Unlike the Grinding Station combo deck, this is a normal Storm archetype with the deliberate choice to turn Gifts Ungiven and Past in Flames in for Underworld Breach. Is it worth it to modify the already-successful Gifts Storm deck? Unclear. The deck has less use for excess mana and more need for cards in the graveyard. It gets to play a higher density of maindeck removal in its Lightning Bolts, but also has a harder time against opposing removal spells like Fatal Push and Abrupt Decay. Overall, the head-to-head comparison in the goldfish race is probably about even, but Gifts Storm likely has more play to it against interaction, putting it over the top.

One deck that has subtle flavor associations with this summer’s Hogaak decks, though, is Breach Dredge. With Manamorphose and a chain of Stinkweed Imps or Golgari Thugs, Underworld Breach just freely rips through your deck and finds all the tools you need to win that turn. Generally, this is a Turn 4 combo deck, which may sadly not be fast enough in current Modern, but now that certain bans occurred to slow the pace of the format (particularly Mox Opal), it could be the best thing to be doing.


And of course, the Legacy combo deck of choice seems to revolve around Breach, Lion’s Eye Diamond, and Brain Freeze. With those three cards, one can simply Freeze oneself a few times in a row, generating mana each time with Lion’s Eye Diamond, and then Freeze the opponent for their library after the Storm count is high enough. 


It’s unclear if Underworld Breach is better than traditional Sneak and Show, Rakdos Reanimator, or Storm in Legacy, but for now it’s an interesting puzzle to sort out. The relative density of fast mana, cantrips, and protection is hard to optimize!

The best bets for Day 1 of the new format are likely a tuned version of the Pioneer Jeskai Ascendancy Breach deck, or the Modern version with a more all-in combo feel. Remember, the enablers make these decks tick.
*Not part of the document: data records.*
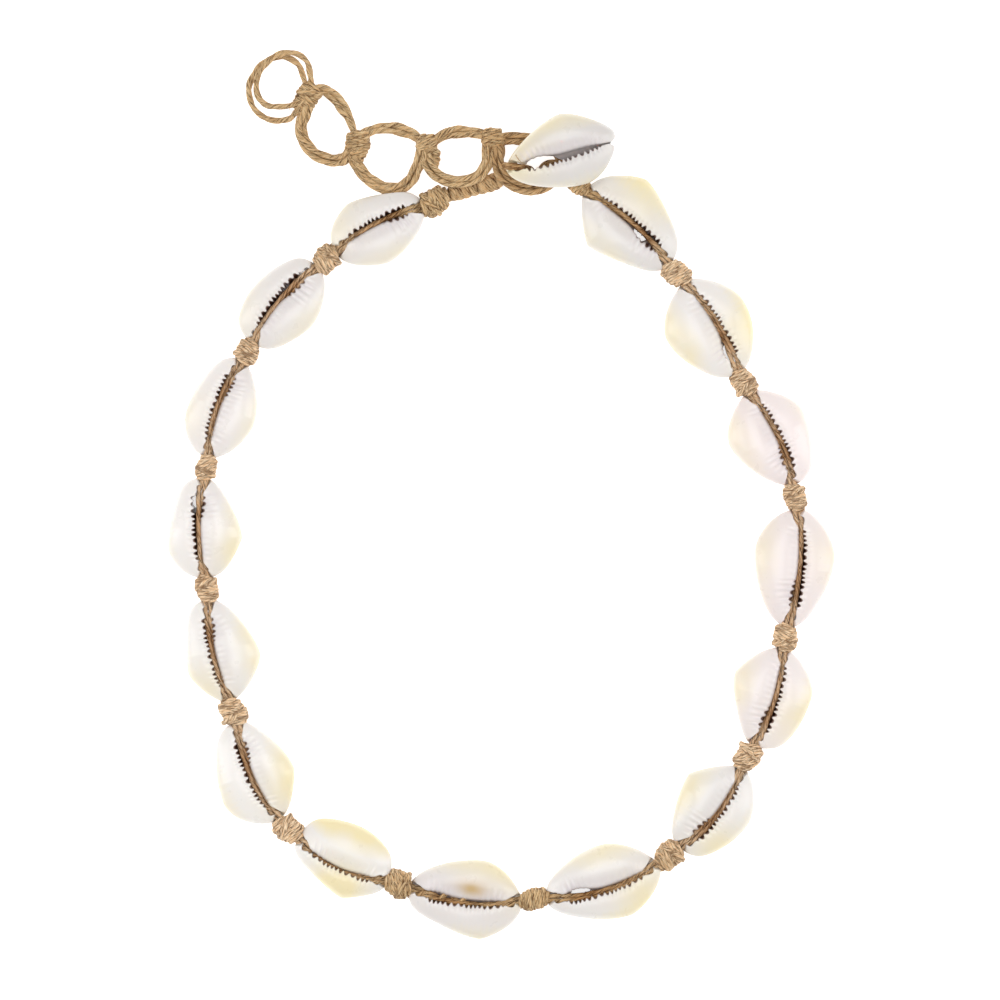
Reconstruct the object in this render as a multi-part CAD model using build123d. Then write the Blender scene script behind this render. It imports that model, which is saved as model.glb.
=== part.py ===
from build123d import *

import os
from collections import namedtuple
from math import atan2, cos, radians, sin, sqrt, tan

os.makedirs("parts", exist_ok=True)

# Cowrie shell necklace, fastened and laid flat. Millimetres. Z = 0 is the surface it lies on,
# +Y is the side of the clasp, and the origin is the middle of its outline.

# Cord
string_diameter = 1.8
string_height = 3.0
cord_clearance = 0.2
run_share = 0.45

# Cowrie shells: cups with the back cut off flat, which lie on the cut
shell_width = 15.0
shell_height = 6.6
shell_wall = 1.3
shell_roof = 1.35
tip_bulge = 0.35

# Mouth of a shell: a toothed slit that opens into a canal at each end
canal_clearance = 0.42
slit_width = 1.5
slit_bow = 0.8
teeth_share = 0.64
canal_share = 0.78
tooth_pitch = 1.05
tooth_land = 0.35
outer_tooth_depth = 0.45
inner_tooth_depth = 0.3

# Knots
knot_length = 4.3
knot_width = 5.2
knot_seat = 0.15
knot_windings = 5
winding_crown = 0.35
end_taper = 0.4

# Wrapped stem beside the first knot
stem_diameter = 4.0
stem_height = 2.1
stem_length = 10.6
stem_windings = 9

# Extender: a chain of knotted loops
extender_knot_length = 5.7
extender_knot_width = 5.2
extender_knot_height = 2.75
extender_bore = 1.2
socket_share = 0.25
loop_diameter = 2.2
end_loop_diameter = 1.3

# Toggle: a shell that lies on the loop it has been passed through
toggle_length = 22.2
toggle_height = 5.8
toggle_spot = (11.9, 68.2)
toggle_turn = 19.4
toggle_loop_diameter = 2.4
tie_diameter = 1.7

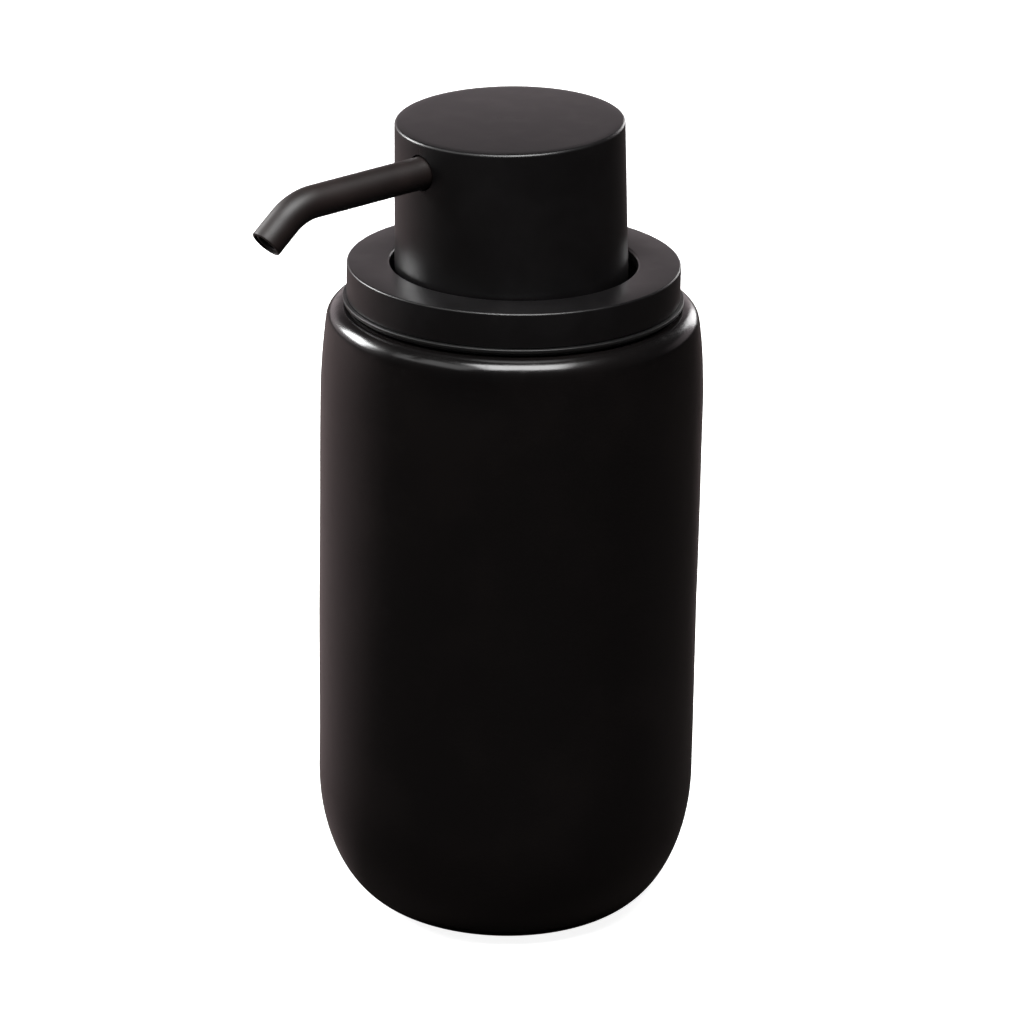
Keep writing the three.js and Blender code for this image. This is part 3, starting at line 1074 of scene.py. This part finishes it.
def studio_world():
    """White for the camera. Reflections see a dark room with a low bright wall at the back."""
    world = bpy.data.worlds.new("studio")
    bpy.context.scene.world = world
    world.use_nodes = True
    tree = world.node_tree
    direct = tree.nodes["Background"]
    direct.inputs["Color"].default_value = (1, 1, 1, 1)
    place = tree.nodes.new("ShaderNodeTexCoord").outputs["Generated"]
    parts = tree.nodes.new("ShaderNodeSeparateXYZ")
    tree.links.new(place, parts.inputs[0])
    above_wall = smooth_range(tree, parts.outputs["Z"], 0.2, 0.38)
    dark = (0.025, 0.024, 0.025)
    wall = towards(tree, place, -170, 1.0, (0.92, 0.8, 0.83), dark)
    room = tree.nodes.new("ShaderNodeBackground")
    tree.links.new(blend(tree, above_wall, wall, constant(tree, dark)), room.inputs["Color"])
    mixed = seen_otherwise(tree, direct.outputs[0], room.outputs[0])
    tree.links.new(mixed, tree.nodes["World Output"].inputs["Surface"])


def studio_camera():
    data = bpy.data.cameras.new("camera")
    data.lens = VIEW_LENS
    data.sensor_width = 36
    data.shift_x, data.shift_y = VIEW_SHIFT
    data.clip_end = 50
    camera = bpy.data.objects.new("camera", data)
    aimed(camera, from_camera(0, VIEW_ELEVATION, VIEW_DISTANCE), math.radians(VIEW_ROLL))
    bpy.context.scene.camera = camera


def studio():
    bpy.context.scene.view_settings.view_transform = "Standard"
    studio_camera()
    studio_floor()
    studio_world()
    softbox("key_left", -117, 25, 1.2, (0.5, 0.42), 24)
    softbox("top_front", 10, 66, 1.1, (0.75, 0.6), 15)
    softbox("left_fill", -58, 45, 1.4, (1.1, 0.6), 1.8)
    softbox("right_back", 152, 12, 1.3, (0.35, 0.5), 5.0)


# ---------------------------------------------------------------- everything

studio()

black_glaze = glaze()
powder_coat = satin_black("satin_black", (0.0032, 0.0029, 0.0031), 0.35)
spout_coat = satin_black("satin_black_spout", (0.0065, 0.0034, 0.003), 0.5)
black_plastic = moulded("black_plastic", (0.006, 0.006, 0.006), 0.42)
natural_plastic = moulded("natural_plastic", (0.74, 0.73, 0.68), 0.36, Subsurface_Weight=0.15)
clear_plastic = moulded("clear_plastic", (0.86, 0.88, 0.86), 0.22, Transmission_Weight=0.75)
silicone = rubbery("silicone", (0.028, 0.028, 0.029), 0.6)
pad_rubber = rubbery("pad_rubber", (0.02, 0.019, 0.019), 0.75)
stainless = steel()

bottle(black_glaze)
base_pad(pad_rubber)
collar_ring(powder_coat)
well_cup(black_plastic)
seal_ring(silicone)
housing_gasket(silicone)
pump_housing(natural_plastic)
retaining_nut(black_plastic)
stem_guide(black_plastic)
ball_cage(natural_plastic)
dip_tube(clear_plastic)
ball("inlet_ball", stainless)
return_spring(stainless)
piston(natural_plastic)
piston_stem(natural_plastic)
ball("outlet_ball", stainless)
upper_stem(natural_plastic)
head_shell(powder_coat)
actuator_core(black_plastic)
spout_tube(spout_coat)
spout_liner(black_plastic)
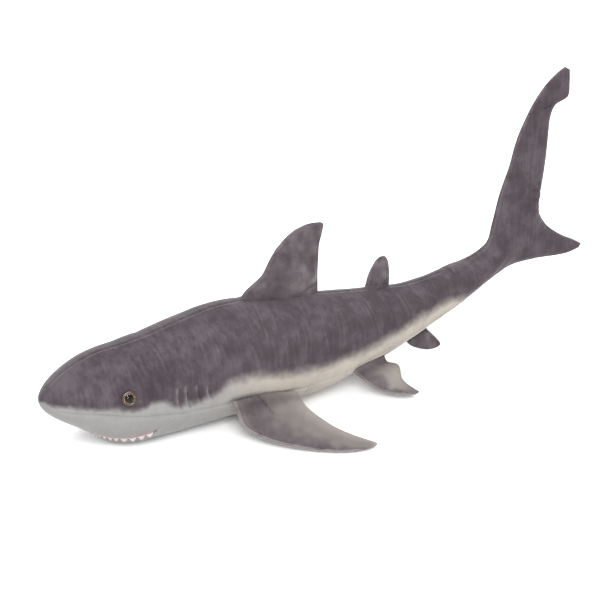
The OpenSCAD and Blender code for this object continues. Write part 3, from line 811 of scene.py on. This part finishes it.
class Nodes:
    """Small helper that adds nodes to a material and links them."""

    def __init__(self, name):
        self.material = bpy.data.materials.new(name)
        self.material.use_nodes = True
        self.tree = self.material.node_tree
        self.shader = self.tree.nodes["Principled BSDF"]

    def add(self, kind, values=None, **settings):
        made = self.tree.nodes.new(kind)
        for name, value in settings.items():
            setattr(made, name, value)
        for name, value in (values or {}).items():
            self.put(made.inputs[name], value)
        return made

    def put(self, socket, value):
        if isinstance(value, bpy.types.NodeSocket):
            self.tree.links.new(value, socket)
        else:
            socket.default_value = value

    def set(self, **values):
        for name, value in values.items():
            self.put(self.shader.inputs[name.replace("_", " ")], value)

    def layer(self, name):
        return self.add("ShaderNodeAttribute", attribute_name=name).outputs["Fac"]

    def noise(self, where, scale, detail=3.0, rough=0.55):
        values = {"Vector": where, "Scale": scale, "Detail": detail, "Roughness": rough}
        made = self.add("ShaderNodeTexNoise", values)
        return made.outputs["Fac"]

    def math(self, operation, a, b=0.0, clamp=False):
        made = self.add("ShaderNodeMath", {0: a, 1: b}, operation=operation, use_clamp=clamp)
        return made.outputs[0]

    def ramp(self, value, low, high):
        made = self.add("ShaderNodeMapRange", {"Value": value, "From Min": low, "From Max": high},
                        interpolation_type="SMOOTHSTEP")
        return made.outputs["Result"]

    def mix(self, share, a, b, blend="MIX"):
        made = self.add("ShaderNodeMix", data_type="RGBA", blend_type=blend)
        self.put(made.inputs["Factor"], share)
        self.put(made.inputs[6], a)
        self.put(made.inputs[7], b)
        return made.outputs[2]

    def bump(self, height, strength, distance):
        made = self.add("ShaderNodeBump", {"Height": height, "Strength": strength, "Distance": distance})
        self.put(self.shader.inputs["Normal"], made.outputs["Normal"])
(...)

But as the graveyard continues to be the most abusable resource in Magic, and nearly a second hand in a wider and wider range of decks, it’s only a matter of time before the proper enabler makes Underworld Breach worth banning.

Underworld Breach

Regardless of the format or how much Magic has changed in the last twenty years, even a “fixed” Yawgmoth’s Will is always going to be a dangerous piece to add to a format and Underworld Breach is no exception.